Un lecteur qui travaille dans une épicerie nous a demandé pourquoi l'action de Kraft Heinz(KHC, 78,62 $ US) a fondu ces derniers mois–elle a perdu 21% de sa valeur depuis son sommet de février– alors que les produits du troisième transformateur alimentaire d'Amérique du Nord se vendent plutôt bien dans son magasin.
En fait, Kraft Heinz n'est pas le seul fabricant d'aliments emballés à souffrir en Bourse. Les grandes marques que vous connaissez depuis votre tendre enfance ont toutes des difficultés. Campbell Soup(CPB, 46,44$US) a vu le quart de sa valeur se liquéfier en 2017, General Mills(GIS, 51,67$US) et Kellogg(K, 62,92$US) ont perdu 15%. Conagra Brands(CAG, 34,31$US) a baissé de 14 %, et Mondelez International(MDLZ, 41,14 $ US), de 7 %. Au Canada, le transformateur de poissons et de fruits de mer High Liner Foods(HLF, 14,29$) a dégringolé de 30%. Et ce, alors que l'indice S&P 500 a grimpé de 14%.
Si les fabricants alimentaires procuraient autrefois des avantages concurrentiels durables si chers à M. Buffett, cela est moins vrai aujourd'hui. Ces multinationales sont affaiblies par plusieurs facteurs défavorables.
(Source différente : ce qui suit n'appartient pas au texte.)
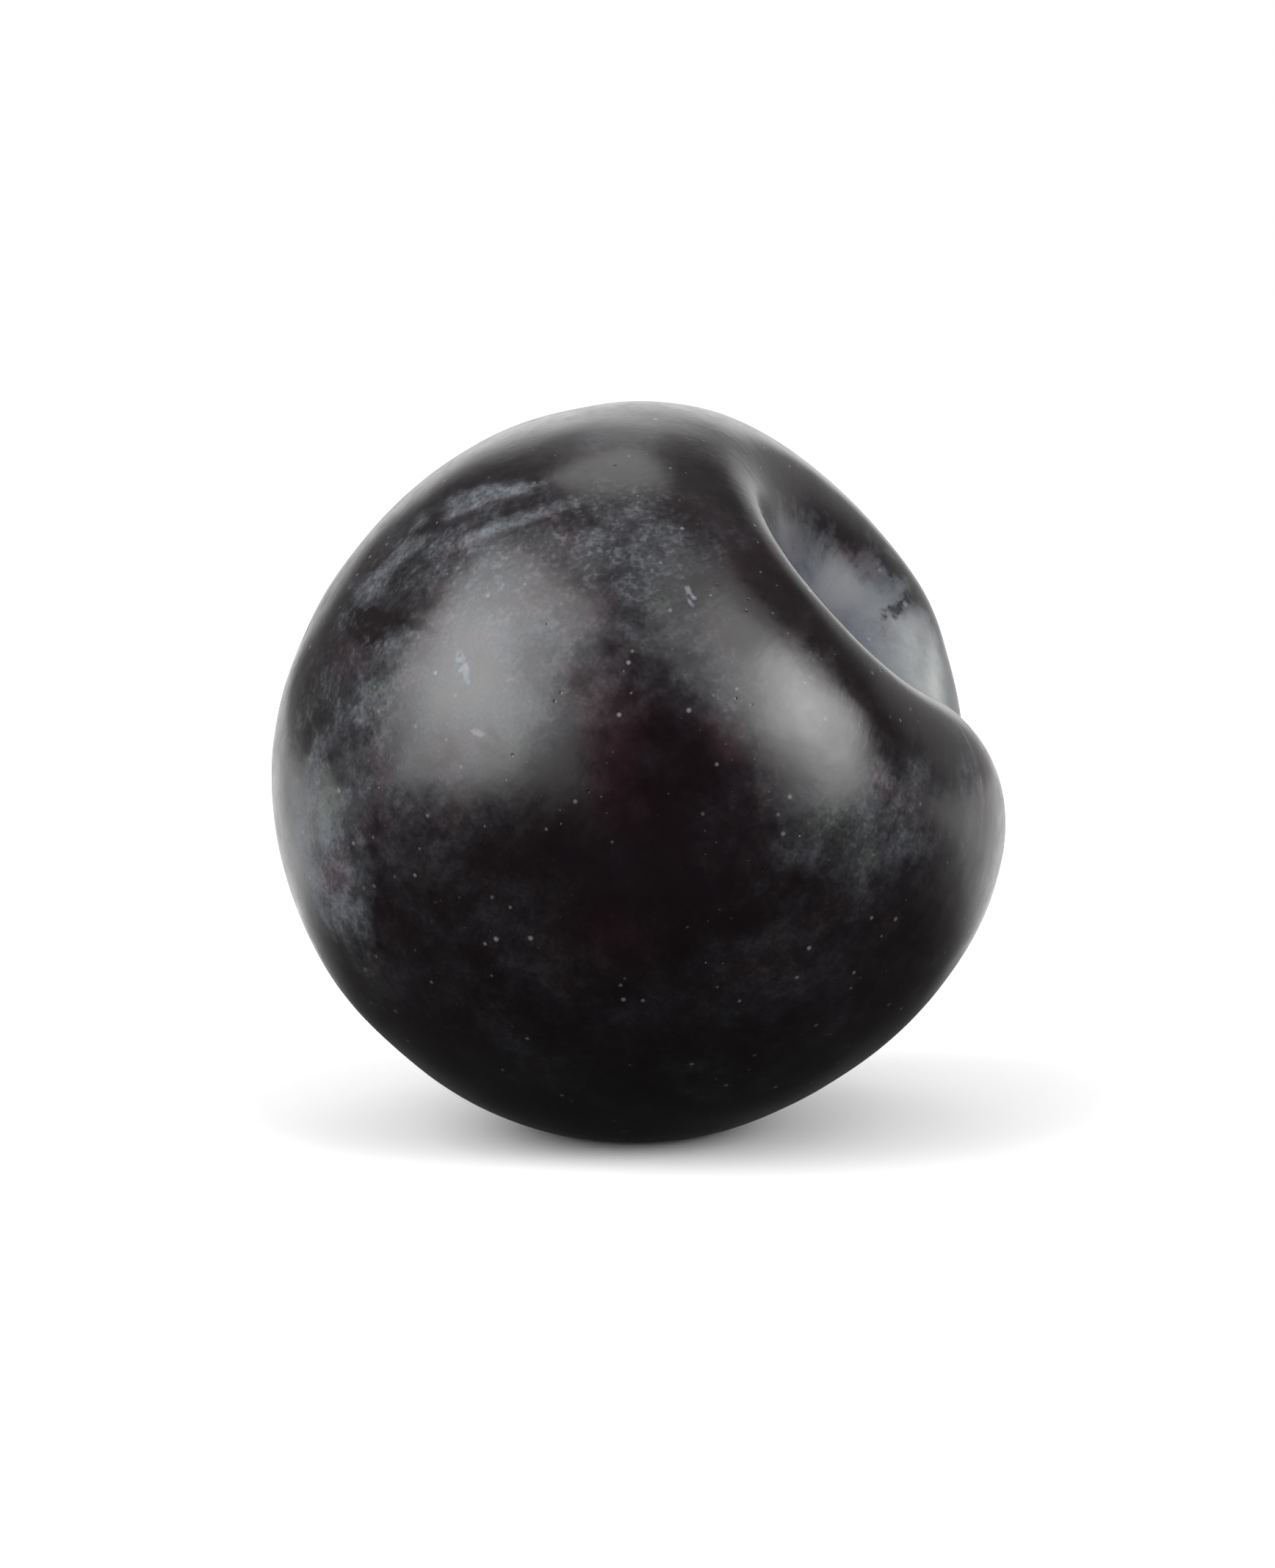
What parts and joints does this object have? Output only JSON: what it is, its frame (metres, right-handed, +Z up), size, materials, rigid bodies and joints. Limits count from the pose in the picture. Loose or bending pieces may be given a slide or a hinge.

Les bouleversements en cours chez les épiciers frappent de plein fouet les Kraft Heinz de ce monde, qui tirent une part importante de leurs revenus d'ententes conclues avec Metro, Provigo, IGA et autres.
Or, l'influence croissante de Costco(COST, 157,93$US), de Wal-Mart(WMT, 78,94$US) et désormais d'Amazon(AMZN, 985,28 $ US) dans l'épicerie chamboule le modèle d'entreprise des grands de l'alimentation. Ils voient leur pouvoir de négociation vis-à-vis de ces trois mastodontes s'effriter.
Et, milléniaux en tête, les consommateurs modifient leurs habitudes alimentaires en privilégiant des mets plus santé. C'est-à-dire moins sucrés que les céréales de Kellogg et de General Mills, ou moins salés que les soupes de Campbell. Sans compter la déflation qui sévit dans les supermarchés, laquelle limite la capacité de Kraft et des autres à hausser leurs prix.
La grande transformation... alimentaire
Dans une entrevue accordée à CNBC à la fin d'août, Warren Buffett a reconnu que le secteur de l'alimentation, qu'il chérissait auparavant pour ses grandes stabilité et prévisibilité–dans 10 ans, il y aura encore du ketchup sur la table, mais le iPhone sera-t-il encore populaire?–, changeait profondément. Kraft et ses rivales ont beau avoir 5, voire 10 marques qui se trouvent sur la table aux différents repas, les détaillants cherchent avant tout à offrir celle qui s'écoule en grande quantité. En d'autres mots, a expliqué l'oracle d'Omaha , ce n'est pas parce que les fabricants possèdent un vaste portefeuille de produits vedettes qu'ils font plus le poids pour négocier les meilleurs emplacements sur les étalages. Il a aussi admis que le marketing qui nourrissait autrefois la fidélité de la clientèle a perdu en efficacité.
La détérioration des éléments fondamentaux a poussé de nombreux PDG vers la sortie. John Bryant, président et chef de la direction de Kellogg, vient d'annoncer son départ. Mondelez a annoncé en août que sa très influente présidente, Irene Rosenfeld, allait être remplacée en novembre par un ex du géant canadien McCain, Dirk Van de Put. Depuis le printemps 2016, un ménage a aussi eu lieu à la tête de General Mills, de Hershey et de Nestlé. Dans le cadre d'une restructuration de sa direction, Kraft vient pour sa part de nommer un banquier de 29 ans issu de Wall Street, David Knopf, au poste de chef de la direction financière.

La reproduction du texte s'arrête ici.